The Good News in this stark Gospel ending is this: we are all invited to go to Galilee and meet once again with our beloved Jesus. The men who abandoned him, the women who ran from the angel silent, all of us who have failed to take the hope and love of Jesus into our hearts and reorder our lives and the world by them, all of us. Note the angel is clear: “tell the disciples, even Peter”—who denied three times—“Jesus is going before you.” All of us can meet the resurrected Jesus. But we must be willing to rethink everything from the start, and break all our habits and assumptions, and reach out to the strange and condemned.
Go to Galilee: go to your roots, where you started out, and reconsider everything in light of this news.
Go to Galilee: go to the margins, the dregs of society. Go to the ghetto. Go to the other side of the tracks, where the
hicks and rednecks live. Go beyond the
bounds of polite, acceptable society.
Go to Galilee: go to the poor, the outcast, the unclean, the
unrighteous, the ignorant.
Go to Galilee, you foolish Galilean,
and the living Jesus will appear to you there.
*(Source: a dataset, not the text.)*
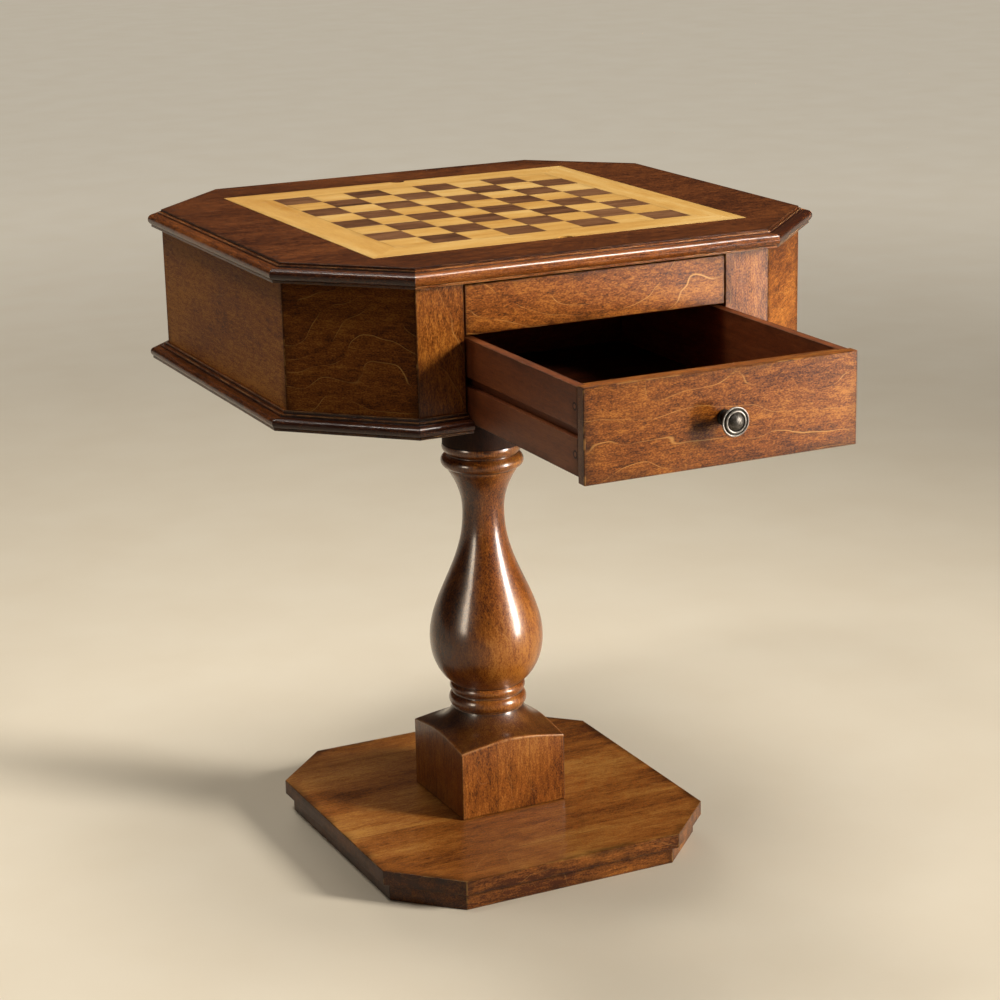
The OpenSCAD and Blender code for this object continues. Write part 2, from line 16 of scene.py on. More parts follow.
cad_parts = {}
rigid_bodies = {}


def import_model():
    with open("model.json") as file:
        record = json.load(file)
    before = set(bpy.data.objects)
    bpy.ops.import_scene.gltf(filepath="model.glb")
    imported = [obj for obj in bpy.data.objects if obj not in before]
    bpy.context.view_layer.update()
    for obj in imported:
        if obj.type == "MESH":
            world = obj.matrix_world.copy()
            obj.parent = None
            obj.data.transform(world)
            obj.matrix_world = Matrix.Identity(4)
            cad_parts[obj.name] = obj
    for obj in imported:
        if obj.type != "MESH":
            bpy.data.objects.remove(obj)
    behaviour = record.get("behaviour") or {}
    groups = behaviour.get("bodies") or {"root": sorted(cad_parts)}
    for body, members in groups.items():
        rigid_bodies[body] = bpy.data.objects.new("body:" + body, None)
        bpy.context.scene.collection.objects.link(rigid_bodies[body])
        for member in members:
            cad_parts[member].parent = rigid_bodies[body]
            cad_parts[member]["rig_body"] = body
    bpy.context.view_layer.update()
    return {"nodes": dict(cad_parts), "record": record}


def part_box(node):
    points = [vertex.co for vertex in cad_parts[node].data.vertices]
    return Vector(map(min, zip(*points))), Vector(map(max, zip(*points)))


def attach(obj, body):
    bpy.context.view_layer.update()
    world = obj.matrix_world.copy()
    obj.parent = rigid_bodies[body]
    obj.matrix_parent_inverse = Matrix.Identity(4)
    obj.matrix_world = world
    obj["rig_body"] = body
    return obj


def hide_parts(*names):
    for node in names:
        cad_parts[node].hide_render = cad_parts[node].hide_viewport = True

Jesus will appear to you there, as
he has promised you.
Jesus in Galilee was all about
crossing boundaries, expanding inclusion, serving those who others said
deserved no service: the oppressed, the
marginalized, the persecuted. Only by
going back to our roots and retracing not our steps, but his, his steps of
inclusive, wondrous love, can our eyes be opened and the mystery of the
resurrection be revealed to us.
He is not here. But go to Galilee, and he will go before you. And there you shall see him, just as he promised.